This article was written by the Editorial Staff for The Press Enterprise. To read the full article on their website, please click here.
Like a game of Jenga, the state government is pulling away the blocks that keep the economy standing and counting on the declining number of blocks in the stack to hang on and maintain stability.
At some point, a collapse ends the game.
Senate Bill 939 might be the final move. The bill by Sens. Scott Weiner, D-San Francisco, and Lena Gonzalez, D-Long Beach, sets aside commercial leases and makes new rules that allow businesses to stop paying the rent they owe to the owners of shopping centers and other commercial buildings.
Leases are contracts. There is a body of federal and state law on contracts, and there are constitutional provisions that protect the rights of the parties. If it’s possible for any state government to pass a law that changes the terms of contracts, then effectively there are no contracts. There are only temporary, non-binding agreements.

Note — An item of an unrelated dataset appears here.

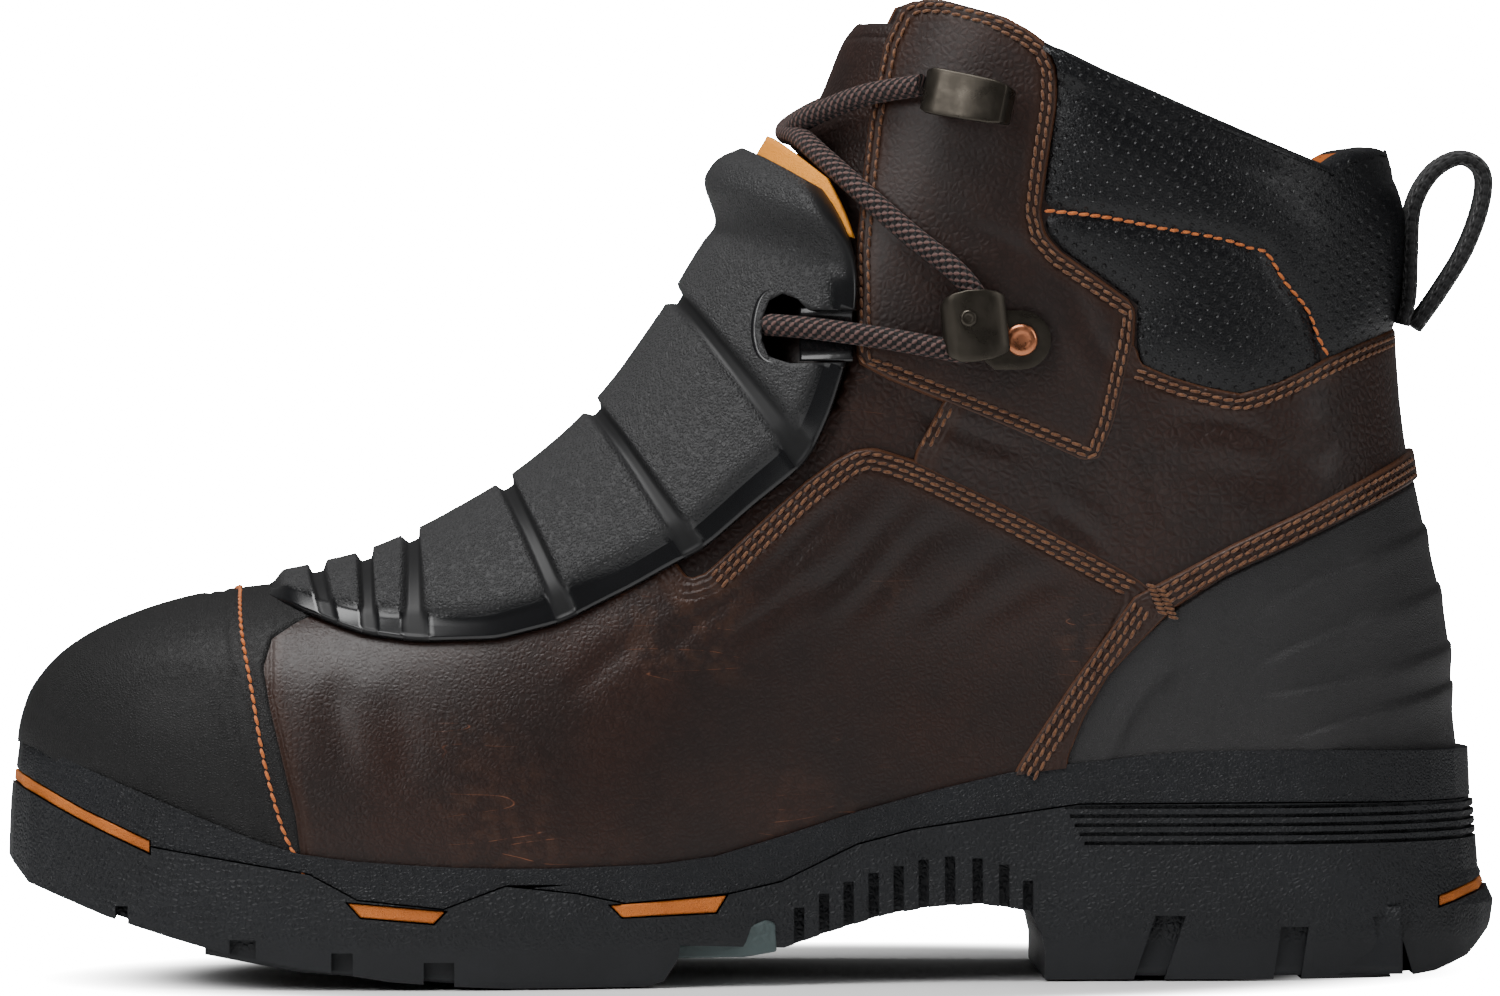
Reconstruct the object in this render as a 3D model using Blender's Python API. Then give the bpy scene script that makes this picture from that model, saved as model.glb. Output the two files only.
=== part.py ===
"""Metatarsal guard work boot, right foot, toe towards -X, medial side towards -Y, sole on z = 0."""
import math

import bpy
import bmesh
import numpy as np
from mathutils import Matrix, Vector

for item in list(bpy.data.objects):
    bpy.data.objects.remove(item, do_unlink=True)

# Main sizes in metres
LENGTH = 0.316
BALL_WIDTH = 0.112
SHAFT_WIDTH = 0.079
WALL = 0.0022
SEAT_GAP = 0.0003
CAP_THICK = 0.0014
COUNTER_THICK = 0.0016
FACING_THICK = 0.0014
COLLAR_THICK = 0.0028
TONGUE_THICK = 0.0055
INSOLE_THICK = 0.0040
INSOLE_EASE = 0.0030
UPPER_INSET = 0.0045
GUARD_FLANGE = 0.0044
LACE_RADIUS = 0.0023
HOOK_METAL = 0.0010
LOOP_HALF_WIDTH = 0.0090
LOOP_THICK = 0.0028
RIVET_RADIUS = 0.0033
RIVET_HEAD = 0.0016
CUT_REACH = 0.090
SHARP_ANGLE = math.radians(40)

# The tables count heights and stations in 316ths of the length, from the middle of the foot,
# and half widths in 112ths of the ball width
U = LENGTH / 316.0
W = BALL_WIDTH / 112.0

# along, middle of the width, half width of the sole before its ends are rounded
PLAN = [(-158, -5.0, 38.0), (-148, -4.0, 40.0), (-133, -3.0, 44.3), (-111, -2.0, 47.5),
        (-79, -1.5, 52.5), (-54, -0.5, 55.5), (-25, 1.5, 54.5), (6, 4.0, 48.5), (38, 4.5, 43.0),
        (70, 2.5, 41.0), (101, 0.5, 41.5), (126, 0.0, 40.5), (158, 0.0, 38.5)]
TOE_ROUND = 63 * U
HEEL_ROUND = 41 * U
END_POWER = 2.2
CLOSING = 0.05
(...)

Try and get a loan for your business by showing that you have temporary, non-binding agreements that you’ll be paid what you’re owed.
For California’s commercial real estate sector, already hollowed out by the COVID-19 lockdown and facing a destabilizing tax increase from a November initiative that would revoke Proposition 13’s protection from nearly all business and industrial properties, SB939 would compound the agony.
Under the bill, eligible commercial tenants whose businesses were affected by COVID-19 could not be evicted for failure to pay rent for 12 months after the end of the state of emergency.
The bill also allows certain affected tenants to modify any rent or economic requirements under their leases and to terminate their leases if they are unable to reach a mutually satisfactory agreement within 30 days.
There’s no question that many businesses have been decimated by the lockdown, and now face crushing restrictions on their ability to operate even as the lockdown is eased. No one knows how long it will be before restaurants, bars, nightclubs and entertainment venues will be able to operate at full capacity. Many will not survive to find out.
However, this crisis is the result of the government’s decisions and is no fault of the commercial landlords, who now face their own hardships. They’re still on the hook to pay their bills, including loan payments, property taxes, security costs, payroll, utilities and all other costs of operation. SB939 would effectively force these landlords to float interest-free loans to their tenants for a year.
This proposed legislation threatens to upend existing negotiations that are occurring throughout the state between commercial tenants and their landlords as everyone tries to navigate the sudden and continuing disruption of commerce. There is no need for this bill, which puts the weight of the state on one side of a negotiation between two businesses.
In the short term, some businesses would benefit from this legislation and some would be hurt. In the long term, everyone is hurt by arbitrary laws that step in between parties and choose the winners and losers. Only politicians win in this legislative protection racket, which leads to business owners making campaign contributions to prevent dire consequences.
For too many businesses in California, that’s already the case. The need to track ruinous legislation and regulatory overreach keeps a phalanx of costly lobbyists and consultants employed year-round. Success in business should depend on excellence, not influence.
Senate Bill 939 is both unnecessary and destructive. It should be defeated.